━━ Input

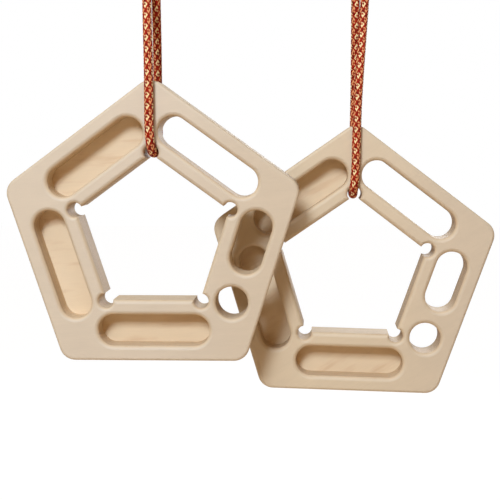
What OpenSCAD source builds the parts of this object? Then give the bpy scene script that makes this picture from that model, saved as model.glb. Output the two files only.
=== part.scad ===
// A pair of portable hangboards for climbing training.
// Each board is a plywood pentagon ring with finger holds milled along its five sides.
// A doubled cord passes through a notch at the top inner corner, one strand before the
// board and one behind it, and is tied above in a loop that hangs on a hook.
// X runs to the right, Y away from the viewer and Z up.
// The origin is where the left loop bears on its hook.

/* [Board] */
// Length of one side of the pentagon before its corners are rounded
side_len = 142; // [132:1:156]
// Thickness of the board
board_t = 30; // [28:0.5:36]
// Radius of the five outer corners
corner_r = 12.5; // [8:0.5:18]
// Width of the wooden ring, square to a side
ring_w = 47.5; // [45:0.5:52]
// Rounding of the outer edges
edge_round = 2; // [1:0.25:3]

/* [Plies] */
// Thickness of the front ply and of the back ply
face_ply_t = 3.5; // [3.2:0.1:4.5]

/* [Finger holds] */
// Length of the long slot on the upper right side
long_len = 88.5; // [76:0.5:92]
// Width of the long slot
long_w = 24; // [20:0.5:28]
// Length of the short slot on the right side
short_len = 50.5; // [44:0.5:54]
// Width of the short slot
short_w = 25; // [20:0.5:28]
// How far the short slot sits up its side from the side's middle
short_shift = 18; // [16:0.5:21]
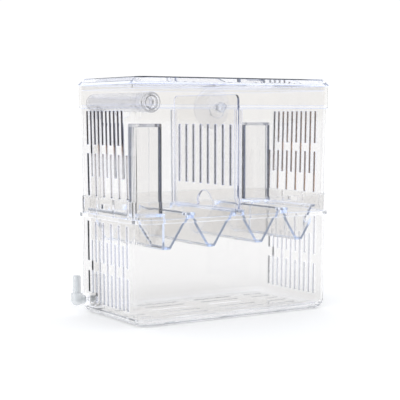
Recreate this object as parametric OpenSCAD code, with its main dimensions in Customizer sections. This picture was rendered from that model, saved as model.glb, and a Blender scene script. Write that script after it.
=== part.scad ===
// Fish breeding box: a slotted tank, a slotted frame that plugs into it, a lid,
// two V-shaped trays with corner uprights, a divider, and an air-lift water circuit.
// Millimetres. X runs along the long side, -Y is the front, Z is up from the base.

/* [Overall] */
// Width of the box over its rim bands
box_w = 200; // [180:1:240]
// Depth of the box over its rim bands
box_d = 115; // [105:1:150]
// Corner radius of the rim bands, seen from above
corner_r = 14; // [11:0.5:18]
// Thickness of the moulded walls
wall = 2; // [1.6:0.1:2.4]
// How much each side of the lower box leans in from its top to its bottom
draft = 1; // [0.4:0.1:1.4]
// Gap between pieces that rest or slide on each other
slip = 0.3; // [0.3:0.05:0.4]
// Radial clearance of the turning joints
running = 0.08; // [0.05:0.01:0.1]

/* [Lower box] */
// Height of the lower body, from the base to the rim band
lower_h = 85; // [75:1:110]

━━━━

#### [Task description]
Output only the lines from the one containing "Recreate this object" through the one containing "from the base.", inclusive, exactly as written.

#### [Written reply]
Recreate this object as parametric OpenSCAD code, with its main dimensions in Customizer sections. This picture was rendered from that model, saved as model.glb, and a Blender scene script. Write that script after it.
=== part.scad ===
// Fish breeding box: a slotted tank, a slotted frame that plugs into it, a lid,
// two V-shaped trays with corner uprights, a divider, and an air-lift water circuit.
// Millimetres. X runs along the long side, -Y is the front, Z is up from the base.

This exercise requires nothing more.